En avril 2023, il assure avoir fait une demande de renouvellement, restée pour l’heure sans réponse. Depuis, dès qu’il se déplace au bureau des étrangers de la préfecture pour régler sa situation, il trouve porte close. “À chaque fois, il y a des fermetures liées à ce collectif”, déplore-t-il.

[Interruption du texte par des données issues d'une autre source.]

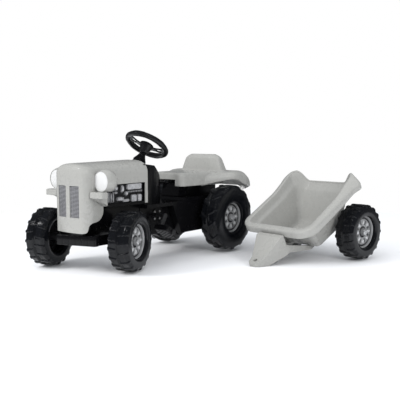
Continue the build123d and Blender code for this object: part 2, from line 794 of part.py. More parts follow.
# ---- tow hitch on the tractor's back, with a lift-out pin ------------------------------------------
hitch_y = 122
hitch_low = 188
hitch_gap = 34
plate = 5
with BuildPart() as hitch:
    with BuildSketch(Plane.YZ):
        with BuildLine():
            Polyline(
                (chassis_back, hitch_low),
                (hitch_y + 18, hitch_low),
                (hitch_y + 18, hitch_low + plate),
                (chassis_back + plate, hitch_low + plate),
                (chassis_back + plate, hitch_low + plate + hitch_gap),
                (hitch_y + 18, hitch_low + plate + hitch_gap),
                (hitch_y + 18, hitch_low + 2 * plate + hitch_gap),
                (chassis_back, hitch_low + 2 * plate + hitch_gap),
                close=True,
            )
        make_face()
    extrude(amount=22, both=True)
    with Locations((0, hitch_y, hitch_low)):
        Cylinder(pin_radius + run_gap, 120, mode=Mode.SUBTRACT)
keep(hitch, "tow_hitch")

pin_top = hitch_low + 2 * plate + hitch_gap + 2
with BuildPart() as tow_pin:
    with Locations((0, hitch_y, hitch_low - 6)):
        Cylinder(pin_radius, pin_top - hitch_low + 10, align=(Align.CENTER, Align.CENTER, Align.MIN))
    with Locations((0, hitch_y, pin_top)):
        Cylinder(14, 12, align=(Align.CENTER, Align.CENTER, Align.MIN))
keep(tow_pin, "tow_pin")

# ---- trailer: axle carrier, drawbar, tipping tub and latch ------------------------------------------
rail_x = 52
rail_half = 9
rail_low = small_radius - 14
rail_high = tub_floor - 4
rail_deep = 14                 # depth of each rail ahead of the axle
brace_front = tub_front - lip_out - 18
eye_low = eye_z - 7
eye_high = eye_z + 10


def parked_floor(v):
    # height of the floor in the level trailer's own frame when the drawbar rests on it
    pitch = radians(trailer_pitch)
    return small_radius - (small_radius + v * sin(pitch)) / cos(pitch)


with BuildPart() as drawbar:
    # two rails under the tub, joined by the nose that comes up in front of it
    for side in (1, -1):
        with BuildSketch(Plane.YZ.offset(side * rail_x - rail_half)):
            with BuildLine():
                Polyline(
                    (16, rail_low),
                    (16, rail_high),
                    (-160, rail_high),
                    (brace_front + 14, 215),
                    (brace_front, 215),
                    (brace_front, 188),
                    (-165, rail_high - rail_deep),
                    (-34, rail_high - rail_deep),
                    (-16, rail_low),
                    close=True,
                )
            make_face()
        extrude(amount=2 * rail_half)
    with BuildSketch(Plane.XY.offset(eye_z - 28)):
        with BuildLine():
            Polyline(
                (-61, brace_front + 14),
                (-61, brace_front - 4),
                (-24, eye_v - 4),
                (-24, eye_v - 12),
                (-14, eye_v - 24),
                (14, eye_v - 24),
                (24, eye_v - 12),
                (24, eye_v - 4),
                (61, brace_front - 4),
                (61, brace_front + 14),
                close=True,
            )
        make_face()
    extrude(amount=80)
    with BuildSketch(Plane.YZ):
        Polygon(
            (eye_v - 60, eye_high),
            (eye_v + 18, eye_high),
            (brace_front, 261),
            (brace_front + 40, 261),
            (brace_front + 40, 340),
            (eye_v - 60, 340),
            align=None,
        )
    extrude(amount=200, both=True, mode=Mode.SUBTRACT)
    with BuildSketch(Plane.YZ):
        Polygon(
            (eye_v + 30, eye_z - 60),
            (eye_v + 30, eye_z + 8),
            (brace_front - 6, 248),
            (brace_front + 9, 248),
            (brace_front + 9, eye_z - 60),
            align=None,
        )
    extrude(amount=30, both=True, mode=Mode.SUBTRACT)
    # the underside of the nose lies flat on the floor when the trailer is parked
    with BuildSketch(Plane.YZ):
        Polygon(
            (eye_v - 60, parked_floor(eye_v - 60)),
            (eye_v + 140, parked_floor(eye_v + 140)),
            (eye_v + 140, -200),
            (eye_v - 60, -200),
            align=None,
        )
    extrude(amount=200, both=True, mode=Mode.SUBTRACT)
    with Locations((0, eye_v, eye_low)):
        Cylinder(pin_radius + pin_gap, 120, mode=Mode.SUBTRACT)
        Cylinder(14, 60, align=(Align.CENTER, Align.CENTER, Align.MAX), mode=Mode.SUBTRACT)
    with Locations((0, 0, small_radius)):
        Cylinder(axle_radius + run_gap, 400, rotation=(0, 90, 0), mode=Mode.SUBTRACT)
keep(drawbar, "drawbar", tilt_place)

lip_low = tub_rim - lip_drop
lug_x = rail_x + rail_half + 4
with BuildPart() as tub:
    with BuildSketch(Plane.XY.offset(tub_floor)):
        with Locations((0, -88)):
            RectangleRounded(2 * 104, 150, 20)
    with BuildSketch(Plane.XY.offset(tub_rim)):
        with Locations((0, (tub_front + tub_back) / 2)):
            RectangleRounded(2 * tub_half, tub_back - tub_front, 34)
    loft()
    top = tub.faces().sort_by(Axis.Z)[-1]
    offset(amount=-wall, openings=top)
    with BuildSketch(Plane.XY.offset(tub_rim - wall)):
        with Locations((0, (tub_front + tub_back) / 2)):
            RectangleRounded(
                2 * (tub_half + lip_out), tub_back - tub_front + 2 * lip_out, 34 + lip_out
            )
            RectangleRounded(
                2 * tub_half - 2, tub_back - tub_front - 2, 33, mode=Mode.SUBTRACT
            )
    extrude(amount=wall)
    with BuildSketch(Plane.XY.offset(lip_low)):
        with Locations((0, (tub_front + tub_back) / 2)):
            RectangleRounded(
                2 * (tub_half + lip_out), tub_back - tub_front + 2 * lip_out, 34 + lip_out
            )
            RectangleRounded(
                2 * (tub_half + lip_out - wall), tub_back - tub_front + 2 * (lip_out - wall),
                34 + lip_out - wall, mode=Mode.SUBTRACT,
            )
    extrude(amount=lip_drop)
    # raised rear corners
    for side in (1, -1):
        with BuildSketch(Plane.YZ.offset(side * (tub_half + 3))):
            Polygon(
                (-20, tub_rim - wall),
                (tub_back - 26, ear_top),
                (tub_back + 6, ear_top),
                (tub_back + 6, tub_rim - wall),
                align=None,
            )
        extrude(amount=side * wall)
        with BuildSketch(Plane.XZ.offset(-tub_back - 6)):
            Polygon(
                (side * sill_half, tub_rim - wall),
                (side * (tub_half - 16), ear_top),
                (side * (tub_half + 3 + wall), ear_top),
                (side * (tub_half + 3 + wall), tub_rim - wall),
                align=None,
            )
        extrude(amount=wall)
    # lugs under the floor that carry the tub on the axle
    for side in (1, -1):
        with BuildSketch(Plane.YZ.offset(side * lug_x)):
            Polygon(
                (-16, tub_floor + 4),
                (-13, small_radius - 13),
                (13, small_radius - 13),
                (16, tub_floor + 14),
                align=None,
            )
        extrude(amount=side * 12)
    with Locations((0, 0, small_radius)):
        Cylinder(axle_radius + run_gap, 400, rotation=(0, 90, 0), mode=Mode.SUBTRACT)
keep(tub, "trailer_tub", tilt_place)

# ---- the set, moved to its origin and written out ----------------------------------------------------
boxes = [piece.bounding_box() for piece in pieces.values()]
middle_x = (min(box.min.X for box in boxes) + max(box.max.X for box in boxes)) / 2
middle_y = (min(box.min.Y for box in boxes) + max(box.max.Y for box in boxes)) / 2
floor_z = min(box.min.Z for box in boxes)
to_origin = Location((-middle_x, -middle_y, -floor_z))
for name, piece in pieces.items():
    placed = piece.moved(to_origin)
    placed.label = name
    export_step(placed, f"parts/{name}.step")
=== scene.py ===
import json
from math import atan2, cos, pi, radians, sin

import bmesh
import bpy
import numpy as np
from mathutils import Matrix, Vector


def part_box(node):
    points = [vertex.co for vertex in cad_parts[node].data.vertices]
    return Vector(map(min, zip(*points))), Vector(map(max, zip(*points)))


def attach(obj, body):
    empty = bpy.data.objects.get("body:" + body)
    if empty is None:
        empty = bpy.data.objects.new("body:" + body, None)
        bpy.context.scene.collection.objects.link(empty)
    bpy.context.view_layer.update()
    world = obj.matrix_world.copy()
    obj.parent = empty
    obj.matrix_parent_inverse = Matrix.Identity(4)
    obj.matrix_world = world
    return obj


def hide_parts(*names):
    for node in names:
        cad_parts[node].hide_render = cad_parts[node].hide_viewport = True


# A child's pedal tractor in black and warm grey plastic, with its tipping trailer beside it.
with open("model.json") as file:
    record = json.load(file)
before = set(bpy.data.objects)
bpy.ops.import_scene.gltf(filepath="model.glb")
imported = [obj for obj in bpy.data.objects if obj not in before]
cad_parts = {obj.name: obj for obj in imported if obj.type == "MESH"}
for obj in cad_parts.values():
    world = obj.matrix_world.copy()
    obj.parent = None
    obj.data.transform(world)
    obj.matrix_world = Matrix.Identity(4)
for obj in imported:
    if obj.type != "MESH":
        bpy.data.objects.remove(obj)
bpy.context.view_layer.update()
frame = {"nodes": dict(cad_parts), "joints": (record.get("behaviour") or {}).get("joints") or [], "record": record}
joints = {joint["name"]: joint for joint in frame["joints"]}
couplings = {link["joint"]: link for link in frame["record"]["behaviour"]["couplings"]}
print("frame loaded")


# places, all read from the frame
def pivot(name):
    return Vector(joints[name]["pos_m"])


def spinAxis(name):
    return Vector(joints[name]["axis"])


def turnedPlace(spot, angle):
    # a place at spot, turned about the upright
    return Matrix.Translation(spot) @ Matrix.Rotation(angle, 4, "Z")


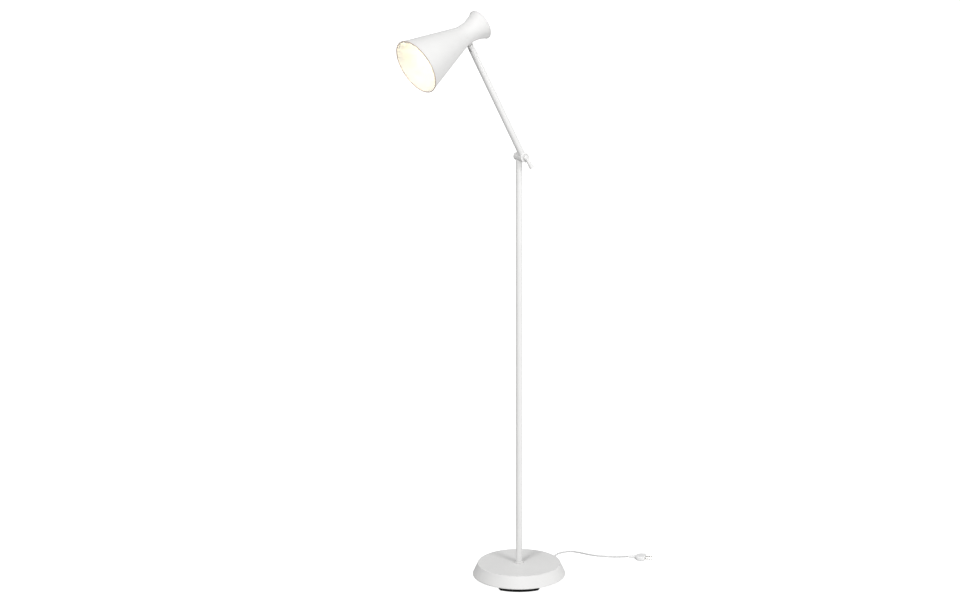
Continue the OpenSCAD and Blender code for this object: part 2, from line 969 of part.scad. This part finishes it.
module holder_lead() {
    color("gainsboro")
        on_shade() translate([0, 0, holder_back - 6]) cylinder(r = lead_r, h = 195 - holder_back + 6);
}

// ---------- parts ----------

base_cover();
base_weight();
base_plate();
foot_strips();
base_screws();
base_stud();
base_washer();
base_nut();
pole_collar();
pole_foot_bush();
pole_lower();
pole_middle();
pole_upper();
coupler_lower();
coupler_upper();
pivot_body();
pivot_nipple();
friction_washer();
stop_pin();
cord_gland();
cord_grip();
grip_screws();
base_flex();
terminal_block();
pole_lead();
cord_lead_in();
cord_coil();
cord_run();
cord_tie();
plug_body();
plug_pins();
clamp_lever();
arm_head();
arm_tube();
arm_plug();
swivel_nut();
arm_lead();
end_ferrule();
knuckle_screws();
knuckle_tongue();
shade_front();
shade_neck();
back_cap();
switch_body();
switch_button();
holder_bracket();
holder_nipple();
holder_nut();
lampholder();
holder_ring();
bulb_cap();
bulb_glass();
shade_lead();
holder_lead();
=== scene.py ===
import bpy
import bmesh
import math
from mathutils import Matrix, Vector


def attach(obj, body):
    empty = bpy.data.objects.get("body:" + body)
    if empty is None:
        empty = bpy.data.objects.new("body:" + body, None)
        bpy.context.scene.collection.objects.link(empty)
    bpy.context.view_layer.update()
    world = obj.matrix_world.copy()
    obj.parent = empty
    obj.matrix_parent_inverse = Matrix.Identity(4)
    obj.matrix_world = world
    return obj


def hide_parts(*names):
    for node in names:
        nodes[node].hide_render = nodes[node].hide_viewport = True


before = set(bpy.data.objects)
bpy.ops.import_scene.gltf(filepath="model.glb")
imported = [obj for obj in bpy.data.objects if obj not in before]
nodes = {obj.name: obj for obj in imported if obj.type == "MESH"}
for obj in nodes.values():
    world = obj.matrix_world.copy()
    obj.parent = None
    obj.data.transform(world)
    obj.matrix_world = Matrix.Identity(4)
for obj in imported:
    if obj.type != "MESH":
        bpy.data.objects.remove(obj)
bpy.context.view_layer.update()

# ------------------------------------------------------------------ camera

CAM_AZ = math.radians(-38)
CAM_FAR = 6.0
CAM_HIGH = 2.18
CAM_PITCH = math.radians(13.61)

cam_data = bpy.data.cameras.new("camera")
cam = bpy.data.objects.new("camera", cam_data)
bpy.context.scene.collection.objects.link(cam)
cam.location = (CAM_FAR * math.sin(CAM_AZ), -CAM_FAR * math.cos(CAM_AZ), CAM_HIGH)
cam.rotation_euler = (math.pi / 2 - CAM_PITCH, 0, CAM_AZ)
cam_data.lens = 93.54
cam_data.sensor_width = 36
cam_data.shift_x = -0.0407
cam_data.dof.use_dof = False
bpy.context.scene.camera = cam

# ------------------------------------------------------------------ helpers


def smooth(obj, angle=None):
    """Smooth shading, but for the edges that are sharper than angle."""
    for p in obj.data.polygons:
        p.use_smooth = True
    if angle is not None:
        bpy.context.view_layer.objects.active = obj
        with bpy.context.temp_override(object=obj, active_object=obj, selected_objects=[obj],
                                       selected_editable_objects=[obj]):
            bpy.ops.object.shade_smooth_by_angle(angle=math.radians(angle))


def mesh_object(name, verts, faces, angle=None):
    """A mesh with its normals facing outwards; angle is as in smooth."""
    mesh = bpy.data.meshes.new(name)
    mesh.from_pydata([tuple(v) for v in verts], [], faces)
    mesh.validate()
    obj = bpy.data.objects.new(name, mesh)
    bpy.context.scene.collection.objects.link(obj)
    bm = bmesh.new()
    bm.from_mesh(mesh)
    bmesh.ops.recalc_face_normals(bm, faces=bm.faces)
    bm.to_mesh(mesh)
    bm.free()
    smooth(obj, angle)
    return obj


def lathe(name, profile, place, steps=128):
    """A surface of revolution about the local Z of place; profile is (radius, z) in metres."""
    verts, faces, rings = [], [], []
    for r, z in profile:
        rings.append(list(range(len(verts), len(verts) + steps)))
        for k in range(steps):
            a = 2 * math.pi * k / steps
            verts.append(place @ Vector((r * math.cos(a), r * math.sin(a), z)))
    for a, b in zip(rings, rings[1:]):
        for k in range(steps):
            n = (k + 1) % steps
            faces.append((a[k], b[k], b[n], a[n]))
    return mesh_object(name, verts, faces)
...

Régulièrement, le Collectif citoyen Mayotte 2018 bloque l’accès au service de la préfecture qui traite les demandes de titre de séjour, dans le but d’arrêter les régularisations. Dans l’archipel, l’immigration notamment comorienne est régulièrement tenue pour responsable de la pression démographique. “On continue à régulariser des gens alors qu'on n'est pas en capacité de les accueillir dignement. Nous n’avons pas d’hébergements suffisants pour ces gens-là, nous n’avons pas d’hôpitaux capables de soigner tout ce monde-là”, défend Safina Soula, présidente du collectif, assise avec une quinzaine d’autres femmes devant le bureau des étrangers en ce mois d’avril.
Des blocages depuis 2018
“Aujourd’hui on se retrouve complètement minoritaires, dans nos écoles on est minoritaires”, appuie la Mahoraise, dont le collectif réclame la fin du titre de séjour territorialisé dans l’unique département français où il est en vigueur. Au 1er janvier 2024, l’Insee estime la population de Mayotte à 321 000 âmes. En 2017, l’institut estimait que 48% des résidents du plus pauvre département de France étaient de nationalité étrangère.
Depuis octobre 2024, le groupe de citoyennes empêche l’accès au bureau des étrangers, entraînant la fermeture du service jusqu’à aujourd’hui. Interrompues quelques semaines par Chido, elles ont repris leurs sit-ins il y a un mois. Mais cela fait “depuis au moins 2018” que des blocages ont lieu régulièrement, selon Daniel Gros, référent de la Ligue des Droits de l’Homme (LDH) à Mayotte.
“Depuis un an, ça n’a été ouvert qu’un mois. Et comme la plupart des titres de séjour ont une validité d’un an, on peut considérer maintenant que la plupart des gens n’ont pas de carte de séjour”, redoute-t-il, dénonçant une atteinte aux droits. Une situation “gravissime” selon le référent de la LDH et qui entraîne la perte d’emploi et de sécurité sociale pour celles et ceux qui n’arrivent pas à renouveler leurs titres. Contactée au sujet de ces blocages, la préfecture n’a, pour l’heure, pas répondu à nos sollicitations.
Pas de rendez-vous disponibles
Si certaines demandes de titres ou de renouvellement peuvent être effectuées en ligne sur le site de l’Administration Numérique des Étrangers en France (ANEF), celles pour liens personnels et familiaux doivent s’effectuer en personne à la préfecture. Saïd a bien essayé de prendre rendez-vous, suivant la consigne qui lui a été donnée. Mais il affirme n’avoir jamais réussi à en obtenir un.
Quand on suit les formulaires de prise de rendez-vous en ligne sur le site internet des services de l’État à Mayotte, aucun créneau n’est disponible. On y lit également que la dernière mise en ligne de rendez-vous a été effectuée le 13 septembre 2024 pour les premières demandes, et le 10 octobre 2024 pour les renouvellements.
Face à cette situation, Saïd ne sait pas par quel bout prendre le problème et admet être de plus en plus découragé à l’idée de se rendre au bureau pour relancer sa demande. “C’est un très gros risque que je prends. Ces temps-ci, on a énormément de contrôles sur la route”, confie celui qui survit en ce moment en travaillant au black sur des chantiers de construction, répondant aux forts besoins provoqués par le cyclone Chido.
Lors de sa visite dans le 101ème département français le 21 avril, Emmanuel Macron a annoncé la mise en place du plan “Uhura wa shaba” (mur de fer en shimaoré) qui, au-delà de miser sur l’interpellation en mer des migrants avant leur arrivée, prévoit “d'arriver véritablement aux 35 000 retours”. À Mayotte, on compte généralement autour de 25 000 reconduites à la frontière par an. La loi de programmation pour la refondation de Mayotte qui doit être examinée par l’Assemblée nationale avant l’été entend durcir l’accès aux titres de séjour, notamment pour “liens personnels et familiaux”.